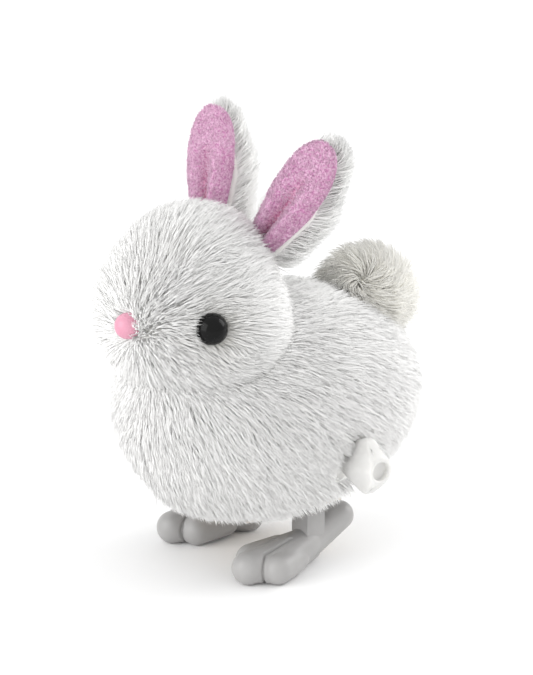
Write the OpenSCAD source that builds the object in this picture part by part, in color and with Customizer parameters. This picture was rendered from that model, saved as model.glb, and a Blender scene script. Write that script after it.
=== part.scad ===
// Plush wind-up hopping rabbit: a clockwork motor inside a soft body swings two big feet.
// The toy looks along -Y, its winding knob is on its left side (+X) and it stands on Z = 0.
// Sizes are millimetres. Points in the motor are [y, z] pairs, because every shaft runs along X.

/* [Body] */
// Width of the body over its fur
body_w = 48; // [40:1:60]
// Length of the body over its fur
body_l = 63; // [54:1:76]
// Height of the body over its fur
body_h = 44; // [37:1:54]
// How far the middle of the body lies behind the origin
body_y = 0.7; // [-2:0.1:3]
// Height of the belly fur above the floor
belly_z = 8.8; // [8:0.1:11]
// Width of the flattened underside
base_w = 33; // [28:0.5:36]
// Length of the flattened underside
base_l = 40; // [36:0.5:46]
// Thickness of the plush, backing cloth and pile together
pile = 3.6; // [2.5:0.1:4.5]

/* [Head] */
// Width of the head across the cheeks
head_w = 40; // [34:1:46]
// Length of the head, muzzle to nape
head_l = 34; // [29:1:40]
// Height of the cheek part of the head
head_h = 30; // [26:1:35]
// How far the head's middle lies in front of the body's middle
head_reach = 17.5; // [15:0.5:21]
// Height of the head's middle above the body's middle
head_rise = 20.5; // [18:0.5:24]
// Height that the crown adds above the cheeks
crown_rise = 5.5; // [2:0.5:7]
// Turn of the soft head to its left, degrees
head_turn = 11; // [0:1:15]
// Lean of the soft head to its left, degrees
head_lean = 6; // [0:1:8]
// Diameter of the eye beads
eye_d = 5.8; // [4.5:0.1:7]
// Diameter of the nose bead
nose_d = 4.8; // [4:0.1:5.8]

/* [Ears and tail] */
// Length of an ear above the fur of the head
ear_l = 22; // [18:0.5:27]
// Width of an ear over its fur
ear_w = 14; // [11:0.5:17]
// Thickness of an ear over its fur
ear_t = 6; // [5:0.1:7.2]
// Width of the ear's pink lining
lining_w = 12; // [10:0.1:12.6]
// Distance of each ear's root from the middle of the head
ear_x = 7; // [6:0.5:9]
// Lean of the ears outwards, degrees
ear_out = 23; // [15:1:30]
// Lean of the ears backwards, degrees
ear_back = 19; // [10:1:30]
// Turn of the ears towards each other, degrees
ear_turn = 6; // [0:1:20]
// Width of the tail pompom
tail_w = 18; // [15:0.5:22]
// Height of the tail pompom
tail_h = 17; // [14:0.5:20]

/* [Feet and legs] */
// Distance between the middle toes of the two feet
feet_gap = 25.9; // [24:0.1:30]
// Length of a foot from its middle toe to its heel
foot_l = 28.4; // [26:0.1:34]
// Radius of the middle toe
toe_r = 3.2; // [2.8:0.1:3.6]
// Width of a leg post, across the toy
post_w = 5; // [4:0.1:5.6]
// Depth of a leg post, along the toy
post_d = 4; // [3.4:0.1:4.8]
// Distance between the inner faces of the leg posts
posts_gap = 18.8; // [18.4:0.1:21]
// How far the legs' pivot lies behind the origin
pivot_y = 1.6; // [0:0.1:3]
// Furthest forward swing of the feet, degrees
leg_swing = 15; // [10:1:16]

/* [Motor] */
// Width of the motor casing
case_w = 16; // [15:0.1:17]
// Wall of the motor casing
case_wall = 0.9; // [0.8:0.05:1.2]
// Module of the gear teeth
tooth_m = 0.4; // [0.34:0.01:0.48]
// Teeth on the great wheel
great_teeth = 32; // [28:4:36]
// Teeth on the second wheel
second_teeth = 24; // [24:3:27]
// Teeth on both pinions
pinion_teeth = 8; // [8:1:9]
// Diameter of the winding arbor
arbor_d = 2; // [1.6:0.1:2.4]
// Diameter of the two small axles
axle_d = 1; // [0.8:0.05:1.2]
// Diameter of the shaft that carries the legs
leg_shaft_d = 2; // [1.6:0.1:2.4]
// Largest radius of the cam
cam_r = 3; // [2.6:0.1:3.4]
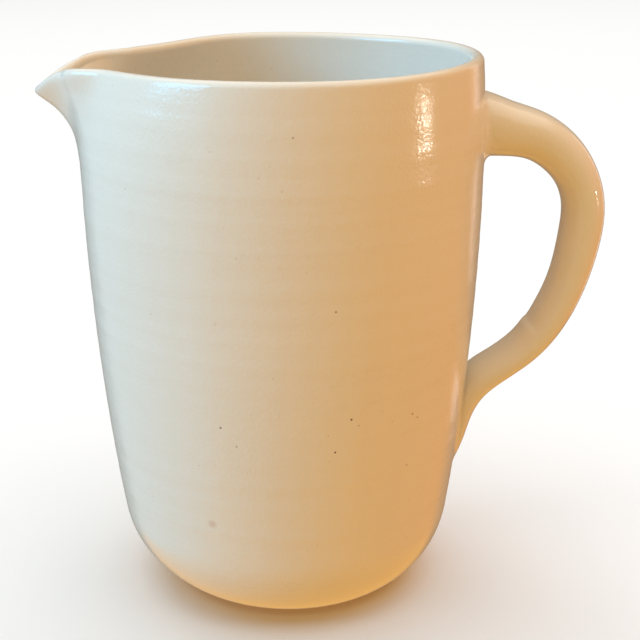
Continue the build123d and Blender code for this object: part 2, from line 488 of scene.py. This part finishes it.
def make_slip(name, strap, handle, blend_size):
    """Fillet of slip in the corner between strap and wall, along the line where they meet.

    strap holds the strap's rows in order from inside the wall outwards; blend_size gives the
    fillet's reach in millimetres from the direction that the strap's surface faces.
    """
    proud = np.hypot(strap[..., 0], strap[..., 1]) - wall_radius_at(strap)
    crossing = []
    for column in range(strap.shape[1]):
        row = int(np.argmax(proud[:, column] > 0))
        before, after = proud[row - 1, column], proud[row, column]
        share = before / (before - after)
        crossing.append(strap[row - 1, column] * (1 - share) + strap[row, column] * share)
    line = smooth_loop(even_loop(np.array(crossing), FILLET_COLUMNS), 6)

    tree = BVHTree.FromObject(handle, bpy.context.evaluated_depsgraph_get())
    facing = np.array([tree.find_nearest(Vector(p) * MM)[1] for p in line])
    facing = unit(smooth_loop(facing, 6))
    normal = wall_normal(line)
    up_strap = unit(without(normal, facing))
    along_wall = unit(without(facing, normal))
    reach = smooth_loop(blend_size(facing, line), 8)[:, None]
    found = [tree.find_nearest(Vector(p) * MM) for p in line + up_strap * reach]
    on_strap = np.array([hit[0] for hit in found]) / MM
    strap_facing = unit(smooth_loop(np.array([hit[1] for hit in found]), 3))
    on_wall = line + along_wall * reach
    on_wall[:, :2] *= (wall_radius_at(on_wall) / np.hypot(on_wall[:, 0], on_wall[:, 1]))[:, None]
    wall_facing = wall_normal(on_wall)

    # Each rib leaves both surfaces along them, and its ends are sunk a hair into them
    strap_pull = on_strap + FILLET_PULL * without(line - on_strap, strap_facing)
    wall_pull = on_wall + FILLET_PULL * without(line - on_wall, wall_facing)
    rows = []
    for t in np.linspace(0, 1, FILLET_RIB):
        rib = on_strap * (1 - t) ** 3 + on_wall * t**3
        rib = rib + 3 * t * (1 - t) * (strap_pull * (1 - t) + wall_pull * t)
        sink = FILLET_SINK * (2 * t - 1) ** 4
        rows.append(rib - sink * (strap_facing * (1 - t) + wall_facing * t))
    rows.append(line - unit(normal + facing) * FILLET_ROOT)
    points = np.concatenate(rows).tolist()
    return finish_mesh(name, points, tube_faces(len(rows), len(line), closed=True))


def upper_blend(facing, line):
    """Wiped out broadly at the lower corners, and a bare crease on top of the strap."""
    side = np.abs(facing[:, 1])
    below = np.clip(-facing[:, 2], 0, 1)
    return 0.5 + 2.6 * side**1.5 + 13.0 * (side * below) ** 2 + 1.8 * below**4


def lower_blend(facing, line):
    """A tight corner over the strap, opening down the sides of the tail."""
    tail = np.clip((80.0 - line[:, 2]) / 35.0, 0, 1)
    return 0.6 + 0.9 * np.abs(facing[:, 1]) * tail + 2.0 * tail**3


# Camera: place, how far it looks down, and how far it is turned about its own line of sight
CAMERA_PLACE = (0.0, -463.1, 260.1)
CAMERA_DOWN = 18.8
CAMERA_ROLL = -0.671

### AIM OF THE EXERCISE
Reproduce all of the records exactly.

### FINAL RESULT
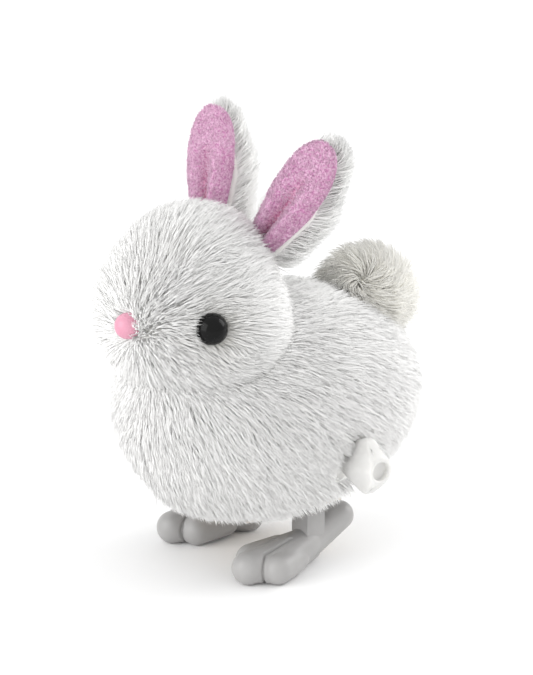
Write the OpenSCAD source that builds the object in this picture part by part, in color and with Customizer parameters. This picture was rendered from that model, saved as model.glb, and a Blender scene script. Write that script after it.
=== part.scad ===
// Plush wind-up hopping rabbit: a clockwork motor inside a soft body swings two big feet.
// The toy looks along -Y, its winding knob is on its left side (+X) and it stands on Z = 0.
// Sizes are millimetres. Points in the motor are [y, z] pairs, because every shaft runs along X.

/* [Body] */
// Width of the body over its fur
body_w = 48; // [40:1:60]
// Length of the body over its fur
body_l = 63; // [54:1:76]
// Height of the body over its fur
body_h = 44; // [37:1:54]
// How far the middle of the body lies behind the origin
body_y = 0.7; // [-2:0.1:3]
// Height of the belly fur above the floor
belly_z = 8.8; // [8:0.1:11]
// Width of the flattened underside
base_w = 33; // [28:0.5:36]
// Length of the flattened underside
base_l = 40; // [36:0.5:46]
// Thickness of the plush, backing cloth and pile together
pile = 3.6; // [2.5:0.1:4.5]

/* [Head] */
// Width of the head across the cheeks
head_w = 40; // [34:1:46]
// Length of the head, muzzle to nape
head_l = 34; // [29:1:40]
// Height of the cheek part of the head
head_h = 30; // [26:1:35]
// How far the head's middle lies in front of the body's middle
head_reach = 17.5; // [15:0.5:21]
// Height of the head's middle above the body's middle
head_rise = 20.5; // [18:0.5:24]
// Height that the crown adds above the cheeks
crown_rise = 5.5; // [2:0.5:7]
// Turn of the soft head to its left, degrees
head_turn = 11; // [0:1:15]
// Lean of the soft head to its left, degrees
head_lean = 6; // [0:1:8]
// Diameter of the eye beads
eye_d = 5.8; // [4.5:0.1:7]
// Diameter of the nose bead
nose_d = 4.8; // [4:0.1:5.8]

/* [Ears and tail] */
// Length of an ear above the fur of the head
ear_l = 22; // [18:0.5:27]
// Width of an ear over its fur
ear_w = 14; // [11:0.5:17]
// Thickness of an ear over its fur
ear_t = 6; // [5:0.1:7.2]
// Width of the ear's pink lining
lining_w = 12; // [10:0.1:12.6]
// Distance of each ear's root from the middle of the head
ear_x = 7; // [6:0.5:9]
// Lean of the ears outwards, degrees
ear_out = 23; // [15:1:30]
// Lean of the ears backwards, degrees
ear_back = 19; // [10:1:30]
// Turn of the ears towards each other, degrees
ear_turn = 6; // [0:1:20]
// Width of the tail pompom
tail_w = 18; // [15:0.5:22]
// Height of the tail pompom
tail_h = 17; // [14:0.5:20]

/* [Feet and legs] */
// Distance between the middle toes of the two feet
feet_gap = 25.9; // [24:0.1:30]
// Length of a foot from its middle toe to its heel
foot_l = 28.4; // [26:0.1:34]
// Radius of the middle toe
toe_r = 3.2; // [2.8:0.1:3.6]
// Width of a leg post, across the toy
post_w = 5; // [4:0.1:5.6]
// Depth of a leg post, along the toy
post_d = 4; // [3.4:0.1:4.8]
// Distance between the inner faces of the leg posts
posts_gap = 18.8; // [18.4:0.1:21]
// How far the legs' pivot lies behind the origin
pivot_y = 1.6; // [0:0.1:3]
// Furthest forward swing of the feet, degrees
leg_swing = 15; // [10:1:16]

/* [Motor] */
// Width of the motor casing
case_w = 16; // [15:0.1:17]
// Wall of the motor casing
case_wall = 0.9; // [0.8:0.05:1.2]
// Module of the gear teeth
tooth_m = 0.4; // [0.34:0.01:0.48]
// Teeth on the great wheel
great_teeth = 32; // [28:4:36]
// Teeth on the second wheel
second_teeth = 24; // [24:3:27]
// Teeth on both pinions
pinion_teeth = 8; // [8:1:9]
// Diameter of the winding arbor
arbor_d = 2; // [1.6:0.1:2.4]
// Diameter of the two small axles
axle_d = 1; // [0.8:0.05:1.2]
// Diameter of the shaft that carries the legs
leg_shaft_d = 2; // [1.6:0.1:2.4]
// Largest radius of the cam
cam_r = 3; // [2.6:0.1:3.4]
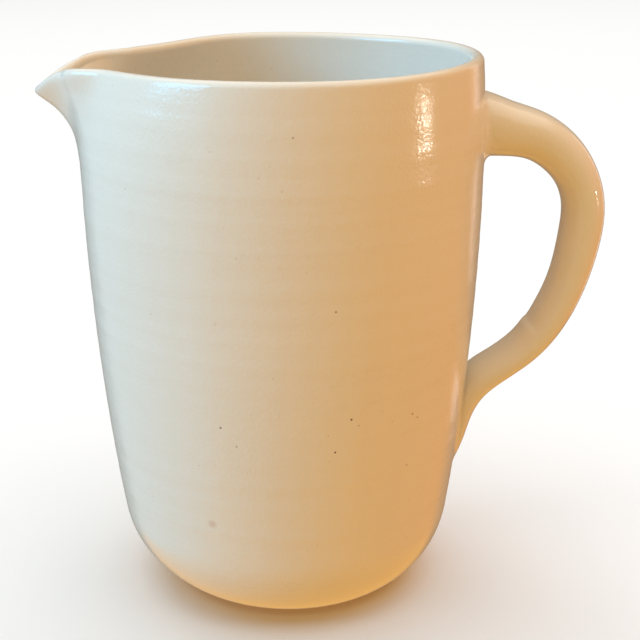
Continue the build123d and Blender code for this object: part 2, from line 488 of scene.py. This part finishes it.
def make_slip(name, strap, handle, blend_size):
    """Fillet of slip in the corner between strap and wall, along the line where they meet.

    strap holds the strap's rows in order from inside the wall outwards; blend_size gives the
    fillet's reach in millimetres from the direction that the strap's surface faces.
    """
    proud = np.hypot(strap[..., 0], strap[..., 1]) - wall_radius_at(strap)
    crossing = []
    for column in range(strap.shape[1]):
        row = int(np.argmax(proud[:, column] > 0))
        before, after = proud[row - 1, column], proud[row, column]
        share = before / (before - after)
        crossing.append(strap[row - 1, column] * (1 - share) + strap[row, column] * share)
    line = smooth_loop(even_loop(np.array(crossing), FILLET_COLUMNS), 6)

    tree = BVHTree.FromObject(handle, bpy.context.evaluated_depsgraph_get())
    facing = np.array([tree.find_nearest(Vector(p) * MM)[1] for p in line])
    facing = unit(smooth_loop(facing, 6))
    normal = wall_normal(line)
    up_strap = unit(without(normal, facing))
    along_wall = unit(without(facing, normal))
    reach = smooth_loop(blend_size(facing, line), 8)[:, None]
    found = [tree.find_nearest(Vector(p) * MM) for p in line + up_strap * reach]
    on_strap = np.array([hit[0] for hit in found]) / MM
    strap_facing = unit(smooth_loop(np.array([hit[1] for hit in found]), 3))
    on_wall = line + along_wall * reach
    on_wall[:, :2] *= (wall_radius_at(on_wall) / np.hypot(on_wall[:, 0], on_wall[:, 1]))[:, None]
    wall_facing = wall_normal(on_wall)

    # Each rib leaves both surfaces along them, and its ends are sunk a hair into them
    strap_pull = on_strap + FILLET_PULL * without(line - on_strap, strap_facing)
    wall_pull = on_wall + FILLET_PULL * without(line - on_wall, wall_facing)
    rows = []
    for t in np.linspace(0, 1, FILLET_RIB):
        rib = on_strap * (1 - t) ** 3 + on_wall * t**3
        rib = rib + 3 * t * (1 - t) * (strap_pull * (1 - t) + wall_pull * t)
        sink = FILLET_SINK * (2 * t - 1) ** 4
        rows.append(rib - sink * (strap_facing * (1 - t) + wall_facing * t))
    rows.append(line - unit(normal + facing) * FILLET_ROOT)
    points = np.concatenate(rows).tolist()
    return finish_mesh(name, points, tube_faces(len(rows), len(line), closed=True))


def upper_blend(facing, line):
    """Wiped out broadly at the lower corners, and a bare crease on top of the strap."""
    side = np.abs(facing[:, 1])
    below = np.clip(-facing[:, 2], 0, 1)
    return 0.5 + 2.6 * side**1.5 + 13.0 * (side * below) ** 2 + 1.8 * below**4


def lower_blend(facing, line):
    """A tight corner over the strap, opening down the sides of the tail."""
    tail = np.clip((80.0 - line[:, 2]) / 35.0, 0, 1)
    return 0.6 + 0.9 * np.abs(facing[:, 1]) * tail + 2.0 * tail**3


# Camera: place, how far it looks down, and how far it is turned about its own line of sight
CAMERA_PLACE = (0.0, -463.1, 260.1)
CAMERA_DOWN = 18.8
CAMERA_ROLL = -0.671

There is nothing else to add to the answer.